Can Cockatiels Die from Laying Eggs? A Guide to Cockatiel Health and Care.

Egg-laying is a natural process in female cockatiels. The eggs are laid in a nest that the female creates by shredding paper, cardboard, or other nesting materials. The eggs are incubated for around 18-21 days until they hatch.

Factors Affecting Egg Production

Several factors can affect egg production in cockatiels. These include age, health, diet, environment, and breeding activity. As cockatiels age, their fertility declines, and they may lay fewer eggs. Poor health and nutrition can also affect egg production. Stressful or unhealthy living conditions can cause female cockatiels to stop laying eggs altogether.

Can Cockatiels Die from Laying Eggs?

While egg-laying is a natural process for female cockatiels, it can lead to complications that can be fatal.

Complications from Egg Laying

One of the most common complications of egg-laying is egg-binding, a condition where the egg becomes stuck in the reproductive tract. If the egg is not passed within a few hours, it can cause infection, organ damage, and eventually death.

Another complication is calcium deficiency, which can occur if the female cockatiel is laying too many eggs. Calcium is essential for eggshell formation, and if the bird is not getting enough calcium in its diet, it can lead to brittle or soft-shelled eggs, which can break inside the bird and cause infection.

Signs of Egg-Binding and Other Health Issues

Signs of egg-binding in cockatiels include restlessness, straining, and vocalisation.
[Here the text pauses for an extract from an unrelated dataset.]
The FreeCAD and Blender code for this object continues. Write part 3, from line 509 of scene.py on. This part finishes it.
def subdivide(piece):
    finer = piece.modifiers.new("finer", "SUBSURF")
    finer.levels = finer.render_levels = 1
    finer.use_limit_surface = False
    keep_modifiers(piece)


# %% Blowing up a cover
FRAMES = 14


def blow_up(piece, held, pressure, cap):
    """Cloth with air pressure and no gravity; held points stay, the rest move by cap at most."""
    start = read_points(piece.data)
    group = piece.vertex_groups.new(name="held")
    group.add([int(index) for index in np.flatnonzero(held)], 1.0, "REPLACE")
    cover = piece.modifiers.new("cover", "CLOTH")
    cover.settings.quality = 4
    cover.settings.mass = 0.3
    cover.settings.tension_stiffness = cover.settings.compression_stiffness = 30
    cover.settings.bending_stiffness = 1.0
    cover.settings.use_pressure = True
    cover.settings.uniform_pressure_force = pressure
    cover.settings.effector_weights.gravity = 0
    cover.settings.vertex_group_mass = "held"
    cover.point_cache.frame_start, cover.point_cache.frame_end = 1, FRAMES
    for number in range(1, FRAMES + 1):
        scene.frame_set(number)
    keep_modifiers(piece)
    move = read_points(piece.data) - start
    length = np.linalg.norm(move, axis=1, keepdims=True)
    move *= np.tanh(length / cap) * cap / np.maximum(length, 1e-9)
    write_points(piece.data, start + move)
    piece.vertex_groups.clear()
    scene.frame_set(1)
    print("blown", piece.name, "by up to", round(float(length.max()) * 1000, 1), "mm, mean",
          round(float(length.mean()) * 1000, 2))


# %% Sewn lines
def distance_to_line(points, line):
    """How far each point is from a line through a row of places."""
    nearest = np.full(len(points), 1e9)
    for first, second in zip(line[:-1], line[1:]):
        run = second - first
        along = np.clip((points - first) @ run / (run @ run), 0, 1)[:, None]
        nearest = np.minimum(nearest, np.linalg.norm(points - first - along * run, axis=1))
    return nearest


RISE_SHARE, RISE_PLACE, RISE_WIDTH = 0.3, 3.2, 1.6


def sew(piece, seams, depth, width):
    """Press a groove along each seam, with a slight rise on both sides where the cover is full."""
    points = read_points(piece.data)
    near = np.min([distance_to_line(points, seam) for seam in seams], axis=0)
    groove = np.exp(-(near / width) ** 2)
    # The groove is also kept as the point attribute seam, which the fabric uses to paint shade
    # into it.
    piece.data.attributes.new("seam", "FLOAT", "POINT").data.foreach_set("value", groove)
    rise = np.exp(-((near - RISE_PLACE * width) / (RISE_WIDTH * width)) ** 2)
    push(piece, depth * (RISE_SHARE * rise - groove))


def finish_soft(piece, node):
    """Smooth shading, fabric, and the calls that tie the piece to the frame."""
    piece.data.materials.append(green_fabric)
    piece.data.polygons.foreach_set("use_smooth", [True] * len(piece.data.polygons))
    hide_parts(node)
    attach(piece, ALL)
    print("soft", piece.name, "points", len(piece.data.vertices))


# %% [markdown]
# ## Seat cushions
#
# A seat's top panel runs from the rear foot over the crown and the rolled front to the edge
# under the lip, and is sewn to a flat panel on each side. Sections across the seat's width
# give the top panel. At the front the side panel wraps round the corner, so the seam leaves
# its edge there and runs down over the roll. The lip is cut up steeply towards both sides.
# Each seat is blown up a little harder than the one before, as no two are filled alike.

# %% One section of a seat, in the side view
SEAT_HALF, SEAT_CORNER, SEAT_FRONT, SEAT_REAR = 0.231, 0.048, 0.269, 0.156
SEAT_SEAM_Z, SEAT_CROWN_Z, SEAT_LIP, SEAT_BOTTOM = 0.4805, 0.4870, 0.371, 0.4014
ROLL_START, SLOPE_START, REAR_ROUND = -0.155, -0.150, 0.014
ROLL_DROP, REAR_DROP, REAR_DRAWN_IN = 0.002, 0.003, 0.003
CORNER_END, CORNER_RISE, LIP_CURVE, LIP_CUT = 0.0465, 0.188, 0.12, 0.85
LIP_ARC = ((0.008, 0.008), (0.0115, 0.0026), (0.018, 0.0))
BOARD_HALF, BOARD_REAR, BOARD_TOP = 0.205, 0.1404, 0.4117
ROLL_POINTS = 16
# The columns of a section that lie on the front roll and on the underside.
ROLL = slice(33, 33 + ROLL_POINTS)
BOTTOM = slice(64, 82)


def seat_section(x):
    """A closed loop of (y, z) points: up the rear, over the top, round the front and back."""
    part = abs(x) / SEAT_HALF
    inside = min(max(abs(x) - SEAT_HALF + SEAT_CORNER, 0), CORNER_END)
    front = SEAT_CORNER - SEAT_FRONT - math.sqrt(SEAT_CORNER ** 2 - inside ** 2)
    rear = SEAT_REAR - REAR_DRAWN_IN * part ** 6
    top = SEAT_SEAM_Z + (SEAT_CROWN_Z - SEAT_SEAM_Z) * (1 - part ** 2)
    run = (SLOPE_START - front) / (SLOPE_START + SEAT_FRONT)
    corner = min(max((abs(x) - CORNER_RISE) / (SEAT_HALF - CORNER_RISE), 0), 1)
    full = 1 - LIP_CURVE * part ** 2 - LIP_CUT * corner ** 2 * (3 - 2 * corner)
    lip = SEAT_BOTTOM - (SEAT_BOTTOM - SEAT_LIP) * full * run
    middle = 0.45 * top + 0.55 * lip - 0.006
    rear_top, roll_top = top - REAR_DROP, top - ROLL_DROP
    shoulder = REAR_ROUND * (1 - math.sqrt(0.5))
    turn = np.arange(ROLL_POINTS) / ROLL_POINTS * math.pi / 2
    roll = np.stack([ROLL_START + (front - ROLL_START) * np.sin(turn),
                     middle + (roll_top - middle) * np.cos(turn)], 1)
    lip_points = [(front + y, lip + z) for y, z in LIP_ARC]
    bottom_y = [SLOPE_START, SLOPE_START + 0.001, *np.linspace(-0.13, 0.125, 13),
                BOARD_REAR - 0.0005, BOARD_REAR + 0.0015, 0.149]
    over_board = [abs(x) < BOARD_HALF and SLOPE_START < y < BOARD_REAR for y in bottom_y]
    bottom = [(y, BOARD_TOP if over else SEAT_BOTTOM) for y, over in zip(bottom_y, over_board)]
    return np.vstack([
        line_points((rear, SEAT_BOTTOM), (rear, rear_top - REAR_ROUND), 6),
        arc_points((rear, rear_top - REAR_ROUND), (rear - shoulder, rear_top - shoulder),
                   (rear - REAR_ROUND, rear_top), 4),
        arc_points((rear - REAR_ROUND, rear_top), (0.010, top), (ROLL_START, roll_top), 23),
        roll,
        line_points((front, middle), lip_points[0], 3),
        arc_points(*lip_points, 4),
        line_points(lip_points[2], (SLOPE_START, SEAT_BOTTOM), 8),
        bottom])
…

The bird may also appear weak, lethargic, and have difficulty breathing. Other health issues that can occur during egg-laying include egg yolk peritonitis, egg perosis, and prolapse. These conditions can be life-threatening and require immediate veterinary attention.

Caring for a Laying Cockatiel

If your female cockatiel is laying eggs, it’s important to provide her with proper care to prevent complications.

Diet and Nutrition

A healthy diet is essential for a laying cockatiel. A bird should have access to fresh water at all times. A high-quality diet consisting of pellets, fresh fruits and vegetables, and occasional treats can help provide the necessary nutrients for egg-laying. Calcium supplements can also help prevent calcium deficiency.

Environmental Conditions

Creating a stress-free environment for your cockatiel is also important. Provide a large cage with plenty of space to move around and explore. The cage should be in a quiet area of the house where the bird can rest peacefully. Providing toys and perches can help keep your cockatiel entertained and happy.

Preventing Egg Laying in Cockatiels

If you want to prevent egg-laying in your cockatiel, there are several things you can do.

Controlling Light and Darkness

Cockatiels need 10-12 hours of uninterrupted sleep every night. Covering the bird’s cage with a dark cloth or moving the cage to a dark room can help regulate the bird’s sleep cycle and prevent egg-laying.

Minimizing Nesting Behaviour

Providing your cockatiel with a nest box can encourage egg-laying. Avoid providing nesting materials such as paper or cardboard. If you notice your bird has started to exhibit nesting behaviour, discourage it by removing the nesting material and rearranging the cage.


Cockatiels are wonderful pets, but they require proper care and attention to maintain their health. Egg-laying is a natural process for female cockatiels, but it can lead to complications that can be fatal. By understanding the egg-laying process, providing proper care during egg-laying, and preventing egg-laying altogether, you can help keep your cockatiel healthy and happy. If you notice any signs of health issues during egg-laying, seek veterinary attention immediately.